Learning-Augmented $k$-means Clustering
Authors: Jon C. Ergun, Zhili Feng, Sandeep Silwal, David Woodruff, Samson Zhou
ICLR 2022 | Conference PDF | Archive PDF | Plain Text | LLM Run Details
| Reproducibility Variable | Result | LLM Response |
|---|---|---|
| Research Type | Experimental | On the empirical side, we evaluate our algorithms on real and synthetic datasets. We experimentally show that good predictors can be learned for all of our varied datasets, which can aid in clustering. We also show our methodology is more robust than other heuristics such as random sampling. |
| Researcher Affiliation | Academia | Jon C. Ergun Georgetown Day School jergun22@gds.org Zhili Feng Carnegie Mellon University zhilif@andrew.cmu.edu Sandeep Silwal MIT silwal@mit.edu David P. Woodruff Carnegie Mellon University dwoodruf@andrew.cmu.edu Samson Zhou Carnegie Mellon University samsonzhou@gmail.com |
| Pseudocode | Yes | Algorithm 1 Learning-augmented k-means clustering (Page 4) Algorithm 2 Coordinate-wise estimation CRDEST (Page 4) Algorithm 3 Fast learning-augmented algorithm for k-means clustering. (Page 6) Algorithm 4 Linear time k-means algorithm with access to a label predictor Π with deletion rate λ. (Page 10) Algorithm 5 Learning-Augmented k-median Clustering (Page 11) |
| Open Source Code | No | The paper does not provide any explicit statements or links to its own source code.

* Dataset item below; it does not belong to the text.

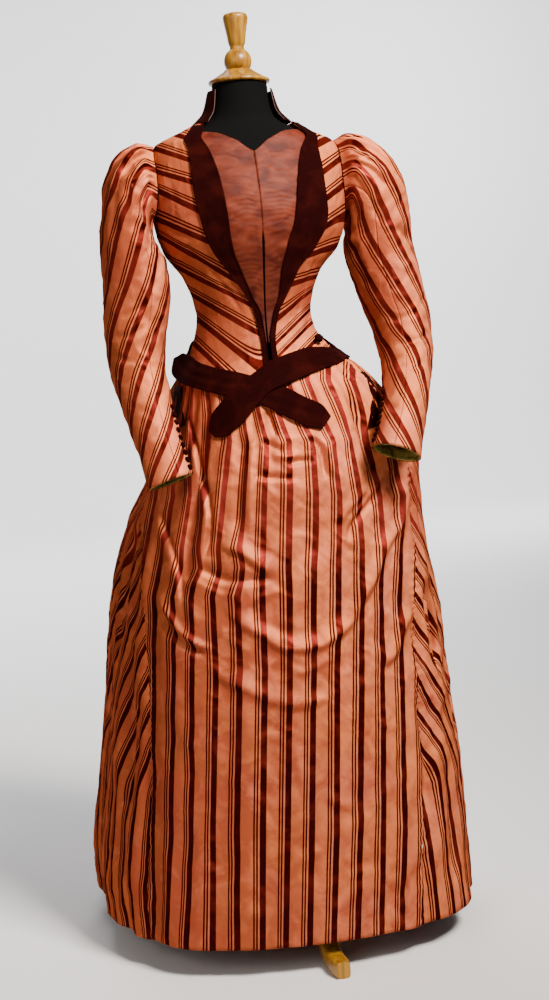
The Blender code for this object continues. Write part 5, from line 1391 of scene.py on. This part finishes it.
# %% Sleeve surface
SLEEVE_COLUMNS = ("x", "y", "z", "side_tilt", "front_tilt", "half_out", "half_depth")
SLEEVE_RIGHT = [
    SLEEVE_COLUMNS,
    (0.1600, 0.000, 1.2910, 0.0, 0.0, 0.0660, 0.054),
    (0.1780, 0.000, 1.2950, 5.3, 0.0, 0.0745, 0.060),
    (0.1980, 0.000, 1.2880, 17.2, 0.0, 0.0795, 0.066),
    (0.2180, 0.000, 1.2680, 32.3, 0.0, 0.0790, 0.069),
    (0.2300, 0.000, 1.2380, 46.8, 0.0, 0.0750, 0.069),
    (0.2330, -0.001, 1.2025, 64.9, 0.0, 0.0670, 0.067),
    (0.2350, -0.004, 1.1580, 80.0, 2.0, 0.0620, 0.065),
    (0.2430, -0.010, 1.1140, 78.0, 6.0, 0.0595, 0.063),
    (0.2520, -0.018, 1.0680, 79.0, 10.0, 0.0560, 0.060),
    (0.2600, -0.028, 1.0240, 84.0, 16.0, 0.0520, 0.057),
    (0.2600, -0.047, 0.9790, 92.0, 26.0, 0.0475, 0.053),
    (0.2440, -0.092, 0.9330, 99.0, 38.0, 0.0430, 0.044),
    (0.2220, -0.143, 0.8860, 105.0, 38.0, 0.0400, 0.036),
    (0.2020, -0.177, 0.8455, 109.0, 33.0, 0.0400, 0.030),
    (0.1850, -0.202, 0.8110, 110.0, 26.0, 0.0435, 0.026),
]
SLEEVE_LEFT = [
    SLEEVE_COLUMNS,
    (0.1600, 0.000, 1.2910, 0.0, 0.0, 0.0660, 0.054),
    (0.1750, 0.000, 1.2930, 5.3, 0.0, 0.0720, 0.060),
    (0.1890, 0.000, 1.2835, 14.5, 0.0, 0.0760, 0.066),
    (0.2020, 0.000, 1.2640, 26.4, 0.0, 0.0745, 0.069),
    (0.2080, -0.001, 1.2370, 39.5, 0.0, 0.0690, 0.069),
    (0.2080, -0.003, 1.2020, 59.0, 0.0, 0.0595, 0.067),
    (0.2060, -0.006, 1.1600, 82.0, 2.0, 0.0575, 0.065),
    (0.2035, -0.010, 1.1150, 86.0, 5.0, 0.0580, 0.062),
    (0.2090, -0.016, 1.0680, 82.0, 8.0, 0.0560, 0.059),
    (0.2140, -0.024, 1.0200, 86.0, 12.0, 0.0520, 0.056),
    (0.2140, -0.036, 0.9740, 90.0, 18.0, 0.0475, 0.051),
    (0.2080, -0.058, 0.9280, 98.0, 22.0, 0.0440, 0.045),
    (0.2010, -0.087, 0.8790, 104.0, 22.0, 0.0410, 0.038),
    (0.1930, -0.117, 0.8320, 105.0, 20.0, 0.0390, 0.032),
    (0.1865, -0.147, 0.7865, 106.0, 15.0, 0.0400, 0.029),
]
SLEEVES = (("left", -1.0, SLEEVE_LEFT), ("right", 1.0, SLEEVE_RIGHT))
LAST_RING = 14.0
RING_SPACING = 0.05
RING_STEPS = (1.0, 0.02)       # degrees and rings between the points that give a normal
SLEEVE_SEAM_ANGLE = 108.0
SLEEVE_RADIUS = 0.05
SLEEVE_GATHERS = 5
SLEEVE_GATHER_SPAN = 160.0
SLEEVE_GATHER_DEPTH = [
    ("step", "depth"), (0.0, 0.0), (1.0, 0.0035), (2.0, 0.0060), (3.0, 0.0050), (5.0, 0.0020), (7.0, 0.0),
]


def sleeve_ring(table, step, angle):
    """Centre and spoke of a sleeve's ring at a fractional number; angle 0 is outward or up, 90 the front."""
    x, y, z, side_tilt, front_tilt, half_out, half_depth = (by_row(table, name, step) for name in table[0])
    side_tilt, front_tilt, turn = np.radians(side_tilt), np.radians(front_tilt), np.radians(angle)
    out = np.stack([np.sin(side_tilt), np.zeros_like(side_tilt), np.cos(side_tilt)], axis=-1)
    down_turned = np.stack([-np.cos(side_tilt), np.zeros_like(side_tilt), np.sin(side_tilt)], axis=-1)
    forward = np.array([0.0, -1.0, 0.0])
    ahead = forward * np.cos(front_tilt)[..., None] + down_turned * np.sin(front_tilt)[..., None]
    spoke = out * (half_out * np.cos(turn))[..., None] + ahead * (half_depth * np.sin(turn))[..., None]
    return np.stack([x, y, z], axis=-1), spoke


def armhole(angle, sign):
    """Edge of one side's armhole, just proud of its cloth, at a ring angle, measured from the form's axis."""
    turn = np.radians(angle)
    z = ARMHOLE_Z + ARMHOLE_HALF_HEIGHT * np.cos(turn)
    body_angle = sign * (90.0 - armhole_reach(np.sin(turn) > 0.0) * np.sin(turn))
    normal = outward(body, body_angle, z, *BODY_STEPS)
    return (body(body_angle, z) + normal * SHOULDER_LIFT - FORM_AXIS) * np.array([sign, 1.0, 1.0])


def sleeve_surface(table, sign):
    """A sleeve, brought to +X, by ring angle and ring number, with its start fitted to the armhole."""
    def surface(angle, step):
        angle, step = np.broadcast_arrays(np.asarray(angle, float), np.asarray(step, float))
        centre, spoke = sleeve_ring(table, step, angle)
        length = np.linalg.norm(spoke, axis=-1)
        turned = signed(angle)
        wave = 0.5 - 0.5 * np.cos(2.0 * math.pi * SLEEVE_GATHERS * turned / SLEEVE_GATHER_SPAN)
        near_top = 1.0 - smooth_step(np.abs(turned), 60.0, 88.0)
        depth = read(SLEEVE_GATHER_DEPTH, "step", "depth", step) * wave * near_top
        point = centre + spoke * (1.0 - depth / length)[..., None]
        start_centre, start_spoke = sleeve_ring(table, np.zeros_like(step), angle)
        fit = armhole(angle, sign) - start_centre - start_spoke
        return point + fit * (1.0 - smooth_step(step, 0.0, 1.6))[..., None]
    return surface


def on_side(points, sign):
    """Points moved to the form's axis, with x turned over for the left side."""
    return points * np.array([sign, 1.0, 1.0]) + FORM_AXIS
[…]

The only code-related link is to a third-party PyTorch CIFAR-10 model: "Pytorchcifar10. https://github.com/huyvnphan/PyTorch_CIFAR10, 2020." |
| Open Datasets | Yes | 1) Oregon: Dataset of 9 graph snapshots sampled across 3 months from an internet router communication network (Leskovec et al., 2005). 2) PHY: Dataset from KDD cup 2004 (kdd, 2004). 3) CIFAR10: Testing portion of CIFAR-10 (n = 104, dimension 3072) (Krizhevsky, 2009). |
| Dataset Splits | No | The paper mentions "train/test split" and refers to using "training portion" of datasets (e.g., CIFAR-10), but it does not specify any details regarding a separate validation split or dataset for its experiments. |
| Hardware Specification | Yes | All of our experiments were done on a CPU with i5 2.7 GHz dual core and 8 GB RAM. |
| Software Dependencies | No | The paper mentions using the "Py Torch library" for training a neural network in Section E.1, but it does not specify a version number for PyTorch or any other software dependencies. |
| Experiment Setup | Yes | We primarily fix the number of clusters to be k = 10 and k = 25 throughout our experiments for all datasets. [...] To do so, we iterate over a small range of possible α from .01 to .15 in Algorithm 2 with a step size of 0.01 and select the clustering that results in the lowest objective cost. |